Sostiene Sinner di essere costretto a disertare l’appuntamento di Bologna nel rispetto del programma di riposo e di preparazione per la stagione che verrà. Benissimo, ma il calendario è fissato da tempo. Sicuramente il tennista italiano non lo ha scoperto pochi giorni fa. Ma poi, entrando nel merito, vogliamo davvero credere che i cinque giorni di Bologna possono avere questa enorme influenza sul programma di riposo/preparazione? Parliamo di tre singolari, forse anche di qualche doppio, sebbene la coppia Bolelli-Vavassori sia una delle migliori del circuito. Riesce difficile credere a un supplemento insostenibile di fatica.

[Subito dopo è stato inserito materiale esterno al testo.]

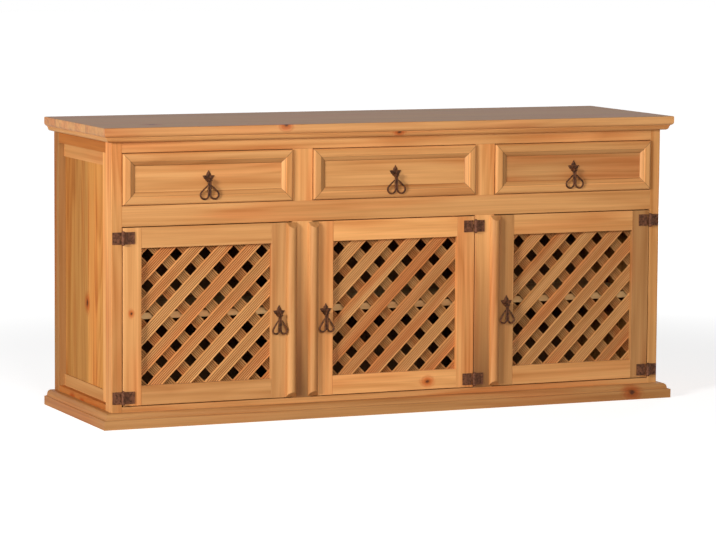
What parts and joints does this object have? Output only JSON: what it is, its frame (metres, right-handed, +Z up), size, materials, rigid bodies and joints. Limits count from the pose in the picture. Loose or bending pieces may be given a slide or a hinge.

Il partito “pro” Sinner aggiunge un’altra tesi per difendere il campione italiano: i ritmi del tennis sono sempre più pesanti e va considerato il rischio concreto di infortunarsi. Se Sinner dovesse farsi male, sarebbe, per lui, un bel guaio. Premesso che il motore di un atleta di alto livello va gestito nel migliore dei modi e che uno può infortunarsi anche mettendo male il piede scendendo dal letto, il pericolo era dietro l’angolo pure in Arabia Saudita, ma probabilmente il ricco montepremi e la racchetta d’oro da quattro chilogrammi consegnata al vincitore valevano la posta. La Davis, per ovvie ragioni, non garantisce lo stesso bottino. Tradotto: se in ballo c’è la vecchia pecunia, che non puzza mai, si può rischiare, mentre in una situazione di introiti minori, scattano le precauzioni.

Oltre questo contesto, fatto di denaro, programmi e valutazioni, ci sono però considerazioni che appartengono al cuore e ai sentimenti. Il rispetto, prima di tutto: nei confronti di chi ha acquistato i biglietti del torneo di Bologna, dei milioni di italiani che hanno eletto Sinner a nuovo idolo assoluto e persino della federazione. Riesce davvero difficile schierarsi dalla parte di Angelo Binaghi, ma stavolta Sinner ci costringe a compiere questa scelta di campo. Ci sono poi il cuore, la passione, i sentimenti. Nella vita di tutti noi, ci sono dei momenti in cui si compiono delle scelte. C’è chi, spesso, ascolta le voci di dentro e si butta nella mischia con l’elmetto, e c’è chi, invece, si chiama fuori, pensando ai propri interessi. È quello che ha fatto Sinner, anzi quello che fatto di nuovo dopo aver rifiutato, a gennaio, l’incontro con il presidente Mattarella.

Pace e bene. Ma noi siamo con Panatta, che ha espresso il suo parere in questa vicenda in modo garbato, ma netto. Panatta, quello che ha mostrato in Italia il miglior tennis di sempre, il più fantasioso e il più romantico. Ecco, il romanticismo: qualcuno spieghi a Sinner che cosa sia.